### What this task involves
Filter for the word "OpenSCAD" and keep each matching line.

### 3D code data
....

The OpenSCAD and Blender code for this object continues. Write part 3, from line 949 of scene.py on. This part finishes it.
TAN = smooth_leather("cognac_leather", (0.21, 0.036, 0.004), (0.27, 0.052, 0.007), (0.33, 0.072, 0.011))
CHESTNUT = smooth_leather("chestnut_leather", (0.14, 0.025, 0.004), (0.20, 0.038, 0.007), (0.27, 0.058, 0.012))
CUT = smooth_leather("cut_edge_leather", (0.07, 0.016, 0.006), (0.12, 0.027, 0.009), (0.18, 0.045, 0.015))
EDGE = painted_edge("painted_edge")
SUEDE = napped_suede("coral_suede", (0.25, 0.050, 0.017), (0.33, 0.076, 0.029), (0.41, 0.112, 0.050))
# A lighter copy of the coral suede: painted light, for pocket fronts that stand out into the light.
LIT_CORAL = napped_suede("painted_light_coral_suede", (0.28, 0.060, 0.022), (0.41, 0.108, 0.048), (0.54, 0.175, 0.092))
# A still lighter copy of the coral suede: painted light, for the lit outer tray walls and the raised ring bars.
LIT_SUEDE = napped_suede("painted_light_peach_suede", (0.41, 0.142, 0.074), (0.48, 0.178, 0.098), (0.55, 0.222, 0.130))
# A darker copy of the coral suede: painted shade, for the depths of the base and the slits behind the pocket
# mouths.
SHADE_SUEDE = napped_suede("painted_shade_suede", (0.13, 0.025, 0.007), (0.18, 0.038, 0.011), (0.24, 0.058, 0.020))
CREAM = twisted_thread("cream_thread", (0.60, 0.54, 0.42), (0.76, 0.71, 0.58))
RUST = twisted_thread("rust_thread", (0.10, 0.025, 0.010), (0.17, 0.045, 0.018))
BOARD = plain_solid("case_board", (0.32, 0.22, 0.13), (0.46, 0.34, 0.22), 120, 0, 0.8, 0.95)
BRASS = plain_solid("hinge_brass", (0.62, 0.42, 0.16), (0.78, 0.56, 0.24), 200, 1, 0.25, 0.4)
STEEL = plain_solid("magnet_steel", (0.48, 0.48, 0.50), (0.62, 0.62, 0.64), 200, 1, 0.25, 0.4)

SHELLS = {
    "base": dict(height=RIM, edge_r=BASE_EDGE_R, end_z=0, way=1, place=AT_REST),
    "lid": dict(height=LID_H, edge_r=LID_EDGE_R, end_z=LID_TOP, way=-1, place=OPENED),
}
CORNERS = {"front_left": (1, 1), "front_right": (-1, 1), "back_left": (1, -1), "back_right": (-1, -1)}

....

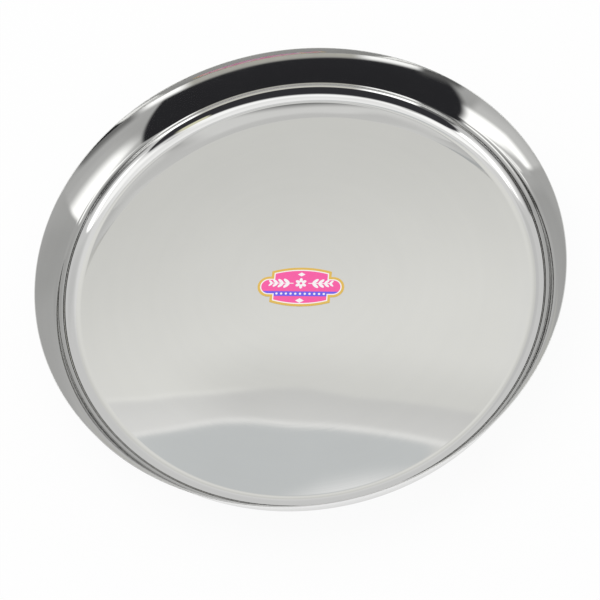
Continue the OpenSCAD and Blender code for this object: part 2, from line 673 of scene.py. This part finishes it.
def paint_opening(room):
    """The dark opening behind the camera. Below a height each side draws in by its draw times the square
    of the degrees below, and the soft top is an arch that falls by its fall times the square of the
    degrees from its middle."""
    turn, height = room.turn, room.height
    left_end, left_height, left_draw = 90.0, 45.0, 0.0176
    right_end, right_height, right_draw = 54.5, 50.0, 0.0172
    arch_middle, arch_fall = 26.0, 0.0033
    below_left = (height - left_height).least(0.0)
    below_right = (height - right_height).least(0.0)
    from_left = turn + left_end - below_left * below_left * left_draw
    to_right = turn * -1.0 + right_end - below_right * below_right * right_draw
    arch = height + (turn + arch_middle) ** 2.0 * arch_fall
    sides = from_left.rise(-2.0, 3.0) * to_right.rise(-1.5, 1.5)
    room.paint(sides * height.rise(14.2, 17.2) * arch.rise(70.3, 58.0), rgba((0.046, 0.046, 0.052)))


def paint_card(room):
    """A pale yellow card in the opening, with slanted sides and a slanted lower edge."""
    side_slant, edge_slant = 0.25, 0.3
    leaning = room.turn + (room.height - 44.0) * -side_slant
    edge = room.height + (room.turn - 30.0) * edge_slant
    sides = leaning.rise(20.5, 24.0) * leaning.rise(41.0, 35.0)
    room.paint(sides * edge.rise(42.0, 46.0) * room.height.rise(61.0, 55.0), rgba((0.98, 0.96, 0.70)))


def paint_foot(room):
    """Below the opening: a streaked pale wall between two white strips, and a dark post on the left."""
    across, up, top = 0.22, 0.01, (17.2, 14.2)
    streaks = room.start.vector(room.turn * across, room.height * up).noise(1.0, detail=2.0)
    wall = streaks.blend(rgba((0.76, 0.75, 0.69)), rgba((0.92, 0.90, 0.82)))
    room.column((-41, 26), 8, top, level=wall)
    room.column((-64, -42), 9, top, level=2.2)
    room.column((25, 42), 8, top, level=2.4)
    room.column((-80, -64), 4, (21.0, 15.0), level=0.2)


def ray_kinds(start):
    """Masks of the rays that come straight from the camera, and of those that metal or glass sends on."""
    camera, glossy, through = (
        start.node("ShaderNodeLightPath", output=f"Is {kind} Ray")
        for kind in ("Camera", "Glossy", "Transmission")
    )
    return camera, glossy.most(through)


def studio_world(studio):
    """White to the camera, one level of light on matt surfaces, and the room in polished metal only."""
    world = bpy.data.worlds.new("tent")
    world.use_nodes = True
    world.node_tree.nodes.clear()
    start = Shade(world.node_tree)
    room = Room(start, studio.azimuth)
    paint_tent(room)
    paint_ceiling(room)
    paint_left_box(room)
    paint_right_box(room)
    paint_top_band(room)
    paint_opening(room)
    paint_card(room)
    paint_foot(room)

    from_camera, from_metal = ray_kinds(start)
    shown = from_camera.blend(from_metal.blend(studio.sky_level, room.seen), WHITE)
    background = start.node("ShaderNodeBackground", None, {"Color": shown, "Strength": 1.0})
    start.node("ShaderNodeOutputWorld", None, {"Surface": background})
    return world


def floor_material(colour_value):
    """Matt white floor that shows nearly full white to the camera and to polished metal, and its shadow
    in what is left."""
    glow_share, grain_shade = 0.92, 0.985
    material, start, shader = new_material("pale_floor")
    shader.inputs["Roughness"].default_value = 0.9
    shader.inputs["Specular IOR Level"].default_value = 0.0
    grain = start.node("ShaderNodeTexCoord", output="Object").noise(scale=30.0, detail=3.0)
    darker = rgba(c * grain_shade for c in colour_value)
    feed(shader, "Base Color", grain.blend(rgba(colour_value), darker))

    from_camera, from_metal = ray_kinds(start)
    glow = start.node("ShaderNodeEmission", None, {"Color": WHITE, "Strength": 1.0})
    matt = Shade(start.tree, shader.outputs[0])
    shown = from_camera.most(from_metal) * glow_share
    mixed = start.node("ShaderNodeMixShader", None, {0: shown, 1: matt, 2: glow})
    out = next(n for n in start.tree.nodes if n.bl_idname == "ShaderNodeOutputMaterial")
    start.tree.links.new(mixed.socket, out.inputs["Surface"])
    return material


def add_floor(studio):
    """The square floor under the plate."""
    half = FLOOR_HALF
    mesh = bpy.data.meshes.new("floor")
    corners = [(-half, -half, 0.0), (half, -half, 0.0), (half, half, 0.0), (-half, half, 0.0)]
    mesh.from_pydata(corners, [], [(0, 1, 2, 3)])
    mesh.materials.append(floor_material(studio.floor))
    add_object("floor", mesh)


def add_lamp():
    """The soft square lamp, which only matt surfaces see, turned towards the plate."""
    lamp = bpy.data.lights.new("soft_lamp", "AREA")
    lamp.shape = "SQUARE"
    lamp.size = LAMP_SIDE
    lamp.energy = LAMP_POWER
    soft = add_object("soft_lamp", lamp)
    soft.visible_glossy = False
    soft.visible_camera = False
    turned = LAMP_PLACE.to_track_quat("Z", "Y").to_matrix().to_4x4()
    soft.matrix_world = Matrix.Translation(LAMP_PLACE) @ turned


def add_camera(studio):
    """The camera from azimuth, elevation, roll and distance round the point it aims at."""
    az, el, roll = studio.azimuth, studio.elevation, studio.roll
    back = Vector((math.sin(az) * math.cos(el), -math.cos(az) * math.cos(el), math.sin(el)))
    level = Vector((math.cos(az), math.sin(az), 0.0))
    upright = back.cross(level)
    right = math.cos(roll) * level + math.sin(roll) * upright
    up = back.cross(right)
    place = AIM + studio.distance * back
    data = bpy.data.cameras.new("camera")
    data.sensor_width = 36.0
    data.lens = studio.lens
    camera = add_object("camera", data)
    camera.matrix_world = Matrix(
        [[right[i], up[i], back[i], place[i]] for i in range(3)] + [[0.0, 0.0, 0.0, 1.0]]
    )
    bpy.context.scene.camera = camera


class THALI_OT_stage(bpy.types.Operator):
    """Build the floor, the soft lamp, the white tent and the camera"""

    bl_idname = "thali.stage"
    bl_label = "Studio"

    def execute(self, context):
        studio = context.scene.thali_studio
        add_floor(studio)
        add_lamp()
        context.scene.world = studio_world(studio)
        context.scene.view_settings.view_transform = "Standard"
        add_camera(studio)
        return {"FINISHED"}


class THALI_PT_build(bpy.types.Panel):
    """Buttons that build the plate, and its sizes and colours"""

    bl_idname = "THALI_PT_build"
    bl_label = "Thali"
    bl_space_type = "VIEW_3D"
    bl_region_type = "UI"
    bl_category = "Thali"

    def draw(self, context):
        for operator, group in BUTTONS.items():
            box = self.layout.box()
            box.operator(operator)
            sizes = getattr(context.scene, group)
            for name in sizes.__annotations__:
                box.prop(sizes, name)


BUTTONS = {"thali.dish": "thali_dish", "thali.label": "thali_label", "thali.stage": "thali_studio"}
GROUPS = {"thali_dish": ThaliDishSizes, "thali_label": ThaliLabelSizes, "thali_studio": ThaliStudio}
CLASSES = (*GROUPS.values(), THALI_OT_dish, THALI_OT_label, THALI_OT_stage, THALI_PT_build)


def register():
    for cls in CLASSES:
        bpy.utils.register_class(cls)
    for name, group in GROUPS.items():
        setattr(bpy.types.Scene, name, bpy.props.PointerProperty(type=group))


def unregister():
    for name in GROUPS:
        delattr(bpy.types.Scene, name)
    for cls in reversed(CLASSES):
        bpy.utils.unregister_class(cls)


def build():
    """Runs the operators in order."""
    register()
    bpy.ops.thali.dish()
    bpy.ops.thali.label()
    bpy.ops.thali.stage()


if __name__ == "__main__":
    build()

....

### The output
The OpenSCAD and Blender code for this object continues. Write part 3, from line 949 of scene.py on. This part finishes it.
Continue the OpenSCAD and Blender code for this object: part 2, from line 673 of scene.py. This part finishes it.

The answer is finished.